I’m watching TV and on comes this loudmouth salesman pushing plastic tape to fix stuff.  Fix a leaky faucet, the garden hose, your spouse’s mouth, etc.  If you want to sell stuff, fine.  The part that pisses me off is the pitch, “3 Rolls of this miracle tape for the give away price of $10″ (leaving the poor sacrificing fools only $9.85 profit margin).  Ok, if you want to screw your fellow man and he is willing to take the hit, fine by me.  HOWEVER, don’t further my already rampant annoyance by telling me if I will only act now, in the next few seconds, before this chance of a lifetimes slips by me forever, you will throw in another 3 rolls for FREE!!! all I have to pay is for the extra shipping AND handling.

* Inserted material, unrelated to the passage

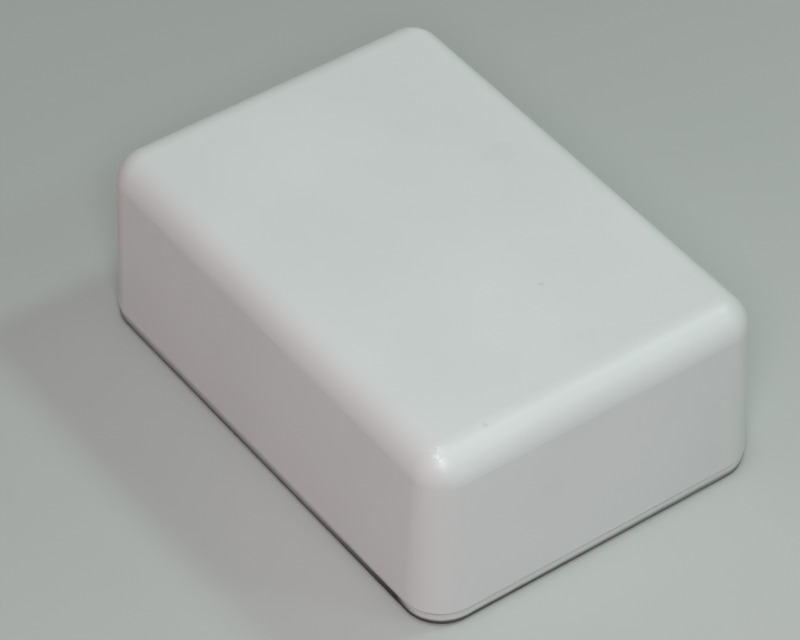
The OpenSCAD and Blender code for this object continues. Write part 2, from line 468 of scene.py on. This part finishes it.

Here is my question, if you are dipping into the bin to get 3 rolls of tape and you have to get 3 more, how much extra handling is that exactly?  Call me paranoid but, I’m thinking the payment for EXTRA handling actually pays for the tape + profit + shipping + taxes + lunch + screw the sucker fees.

Still, I like the sales concept.  I will sell you this painting for the low low price of $500 + shipping and handling.  If you call me in the next few minutes (no wait, make that the next few months) I will throw in another previously sold painting for FREE, just pay the shipping, repo, and fondling fees.